In the listing below, identify each line with the word "that" and return those lines.

# [MATERIAL TO PROCESS]
◇ ◇ ◇
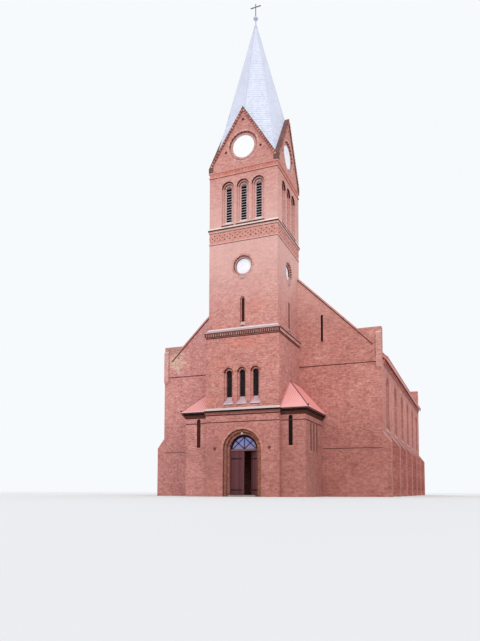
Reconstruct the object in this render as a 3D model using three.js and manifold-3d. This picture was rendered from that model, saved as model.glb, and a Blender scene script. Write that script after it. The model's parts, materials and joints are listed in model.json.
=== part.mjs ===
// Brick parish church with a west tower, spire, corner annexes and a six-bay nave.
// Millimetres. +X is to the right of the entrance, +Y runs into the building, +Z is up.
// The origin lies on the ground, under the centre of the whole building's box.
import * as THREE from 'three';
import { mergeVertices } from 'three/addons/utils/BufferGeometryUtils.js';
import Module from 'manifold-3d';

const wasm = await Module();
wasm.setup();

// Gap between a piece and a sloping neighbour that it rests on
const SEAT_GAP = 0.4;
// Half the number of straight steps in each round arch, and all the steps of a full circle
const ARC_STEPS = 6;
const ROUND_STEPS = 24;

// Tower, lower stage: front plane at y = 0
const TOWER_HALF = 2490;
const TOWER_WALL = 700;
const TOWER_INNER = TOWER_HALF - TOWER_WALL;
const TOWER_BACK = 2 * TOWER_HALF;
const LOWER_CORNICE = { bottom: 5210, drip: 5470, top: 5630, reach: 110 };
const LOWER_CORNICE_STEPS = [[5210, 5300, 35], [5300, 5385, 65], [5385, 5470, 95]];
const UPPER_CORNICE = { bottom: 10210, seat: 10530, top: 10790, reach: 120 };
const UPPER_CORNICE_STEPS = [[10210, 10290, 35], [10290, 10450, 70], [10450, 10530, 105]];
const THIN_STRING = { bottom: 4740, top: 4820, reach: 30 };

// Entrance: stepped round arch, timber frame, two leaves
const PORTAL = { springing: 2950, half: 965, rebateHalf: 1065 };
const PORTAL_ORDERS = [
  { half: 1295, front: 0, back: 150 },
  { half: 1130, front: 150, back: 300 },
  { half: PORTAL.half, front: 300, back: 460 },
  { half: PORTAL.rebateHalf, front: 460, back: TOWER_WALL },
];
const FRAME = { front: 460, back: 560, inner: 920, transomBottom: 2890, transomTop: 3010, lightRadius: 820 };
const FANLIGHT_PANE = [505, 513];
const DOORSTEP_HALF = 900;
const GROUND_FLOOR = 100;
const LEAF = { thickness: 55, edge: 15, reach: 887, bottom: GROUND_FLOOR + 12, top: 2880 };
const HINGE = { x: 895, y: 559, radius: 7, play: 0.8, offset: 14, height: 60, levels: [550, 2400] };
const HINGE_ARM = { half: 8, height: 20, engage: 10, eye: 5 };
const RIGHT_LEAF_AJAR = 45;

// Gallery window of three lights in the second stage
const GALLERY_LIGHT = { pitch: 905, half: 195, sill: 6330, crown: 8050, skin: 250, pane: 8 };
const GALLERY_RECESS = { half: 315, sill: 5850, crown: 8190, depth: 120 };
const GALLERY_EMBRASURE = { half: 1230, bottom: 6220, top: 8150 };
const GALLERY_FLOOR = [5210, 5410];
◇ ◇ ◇
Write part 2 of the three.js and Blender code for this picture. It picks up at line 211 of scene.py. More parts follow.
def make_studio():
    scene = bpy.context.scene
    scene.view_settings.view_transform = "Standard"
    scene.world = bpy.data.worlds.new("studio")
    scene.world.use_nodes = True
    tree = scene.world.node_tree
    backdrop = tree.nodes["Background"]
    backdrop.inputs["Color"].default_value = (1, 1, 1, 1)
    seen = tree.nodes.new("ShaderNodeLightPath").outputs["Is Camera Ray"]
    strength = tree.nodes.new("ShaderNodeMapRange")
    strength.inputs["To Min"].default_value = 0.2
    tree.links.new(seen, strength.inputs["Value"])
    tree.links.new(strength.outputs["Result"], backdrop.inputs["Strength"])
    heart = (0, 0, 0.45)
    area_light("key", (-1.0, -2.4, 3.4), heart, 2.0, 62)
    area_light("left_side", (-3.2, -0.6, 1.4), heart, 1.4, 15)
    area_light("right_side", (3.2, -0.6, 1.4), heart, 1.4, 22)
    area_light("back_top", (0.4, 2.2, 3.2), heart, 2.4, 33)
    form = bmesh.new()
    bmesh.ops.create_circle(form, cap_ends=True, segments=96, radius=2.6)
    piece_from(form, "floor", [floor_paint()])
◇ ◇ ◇
# [RESULT FOR THIS TASK]
Reconstruct the object in this render as a 3D model using three.js and manifold-3d. This picture was rendered from that model, saved as model.glb, and a Blender scene script. Write that script after it. The model's parts, materials and joints are listed in model.json.
// Gap between a piece and a sloping neighbour that it rests on